Fehlender Respekt und Wertschätzung hält ihn nicht auf 

Hans-Jörg Saner räumt ein, dass er es bestimmt nicht allen recht machen könne. Doch wegen dem Zerwürfnis lasse er sich nicht abhalten, weiterhin zu Konstruktivität und Anstand aufzurufen. Diese aktuelle Situation sei eine Möglichkeit für alle Beteiligten, zu lernen und es besser zu machen. Aus diesem Grund verstehe er auch nicht, dass der Gemeinderat sich als Gremium geweigert habe, externe neutrale Fachpersonen in eine Problemlösung oder Mediation mit einzubeziehen und Transparenz im Gremium zu schaffen. Dennoch verlaufen die regelmässig durchgeführten Sitzungen mit einzelnen Gemeinderäten zu den laufenden Geschäften immer positiv.

Die Arbeit auf der Gemeinde geht weiter. Dafür, dass es gut funktioniert, will Hans-Jörg Saner sein Bestes geben. Nach wie vor spüre er den Rückhalt in der Gemeinde. Er sagt: „Nach der Gemeindeversammlung suchten viele das Gespräch mit mir.“ Ein Kränzchen windet er den Mitarbeitenden der Gemeindeverwaltung. „Ich habe aber kein Verständnis dafür, dass unsere Mitarbeitenden auf diese Weise in das Schaufenster der Öffentlichkeit gezogen werden, sie haben das nicht verdient.“ Sein Ziel bleibe, die Situation zu beruhigen und wieder in geordnete Bahnen zu lenken.
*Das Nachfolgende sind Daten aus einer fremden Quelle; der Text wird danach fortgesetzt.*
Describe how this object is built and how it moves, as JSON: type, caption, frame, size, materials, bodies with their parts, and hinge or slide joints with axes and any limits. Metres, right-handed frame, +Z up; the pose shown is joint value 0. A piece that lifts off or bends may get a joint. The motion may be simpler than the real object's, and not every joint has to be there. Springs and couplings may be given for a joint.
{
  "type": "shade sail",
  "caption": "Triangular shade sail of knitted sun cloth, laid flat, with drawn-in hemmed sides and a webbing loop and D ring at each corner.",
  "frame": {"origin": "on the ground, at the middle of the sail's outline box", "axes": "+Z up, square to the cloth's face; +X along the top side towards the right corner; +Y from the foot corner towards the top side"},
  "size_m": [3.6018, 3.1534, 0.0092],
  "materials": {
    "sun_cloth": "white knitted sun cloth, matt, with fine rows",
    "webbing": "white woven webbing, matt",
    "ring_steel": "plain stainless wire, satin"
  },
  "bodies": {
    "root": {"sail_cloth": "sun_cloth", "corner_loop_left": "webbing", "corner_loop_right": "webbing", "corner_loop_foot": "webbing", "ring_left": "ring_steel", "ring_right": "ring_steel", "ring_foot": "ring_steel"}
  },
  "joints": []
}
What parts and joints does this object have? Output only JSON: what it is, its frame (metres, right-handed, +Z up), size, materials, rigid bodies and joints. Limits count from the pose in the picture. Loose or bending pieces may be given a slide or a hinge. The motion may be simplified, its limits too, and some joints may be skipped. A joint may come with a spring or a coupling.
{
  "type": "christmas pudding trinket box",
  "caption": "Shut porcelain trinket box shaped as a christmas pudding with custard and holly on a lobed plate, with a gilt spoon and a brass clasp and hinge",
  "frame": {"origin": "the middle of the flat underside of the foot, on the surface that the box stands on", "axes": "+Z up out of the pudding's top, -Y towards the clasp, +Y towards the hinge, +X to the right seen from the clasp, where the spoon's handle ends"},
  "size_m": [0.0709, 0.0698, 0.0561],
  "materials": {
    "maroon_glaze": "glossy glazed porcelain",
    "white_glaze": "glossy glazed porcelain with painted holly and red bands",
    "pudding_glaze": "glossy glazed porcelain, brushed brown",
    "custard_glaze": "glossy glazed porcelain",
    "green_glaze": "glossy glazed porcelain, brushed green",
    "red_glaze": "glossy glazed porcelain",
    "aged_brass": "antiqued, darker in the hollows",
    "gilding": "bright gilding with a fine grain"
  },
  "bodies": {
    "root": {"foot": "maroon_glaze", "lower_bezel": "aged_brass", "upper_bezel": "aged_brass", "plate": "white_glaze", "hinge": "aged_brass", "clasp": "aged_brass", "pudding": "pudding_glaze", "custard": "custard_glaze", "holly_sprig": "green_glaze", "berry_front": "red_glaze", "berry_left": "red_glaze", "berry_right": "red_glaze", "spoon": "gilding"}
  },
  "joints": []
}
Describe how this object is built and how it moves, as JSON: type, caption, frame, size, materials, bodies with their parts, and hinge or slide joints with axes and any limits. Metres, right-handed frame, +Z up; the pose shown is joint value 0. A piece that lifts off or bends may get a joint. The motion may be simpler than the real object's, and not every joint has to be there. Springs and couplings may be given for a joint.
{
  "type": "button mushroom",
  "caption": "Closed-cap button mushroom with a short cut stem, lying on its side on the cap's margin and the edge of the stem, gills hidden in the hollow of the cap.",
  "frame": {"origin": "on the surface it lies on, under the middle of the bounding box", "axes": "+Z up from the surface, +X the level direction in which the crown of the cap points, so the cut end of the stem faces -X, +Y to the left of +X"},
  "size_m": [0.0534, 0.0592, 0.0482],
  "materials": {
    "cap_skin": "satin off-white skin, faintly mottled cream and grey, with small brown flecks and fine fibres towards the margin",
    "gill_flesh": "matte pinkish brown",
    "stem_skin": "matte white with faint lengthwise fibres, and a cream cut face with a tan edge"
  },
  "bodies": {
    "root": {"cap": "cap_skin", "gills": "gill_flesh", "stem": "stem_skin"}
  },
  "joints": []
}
Nach den Rücktritten im Gemeinderat folgen Ersatzwahlen, eine am 24. November für den zurückgetretenen Stefan Egger. Die Wahlen für zwei weitere Behördenmitglieder finden am 9. Februar 2025 statt. Die Zusammenarbeit mit neuen Behördenmitgliedern bezeichnet der Präsident als Chance. Eines für alle Beteiligten muss klar sein: Die nächsten Gesamterneuerungswahlen kommen bestimmt.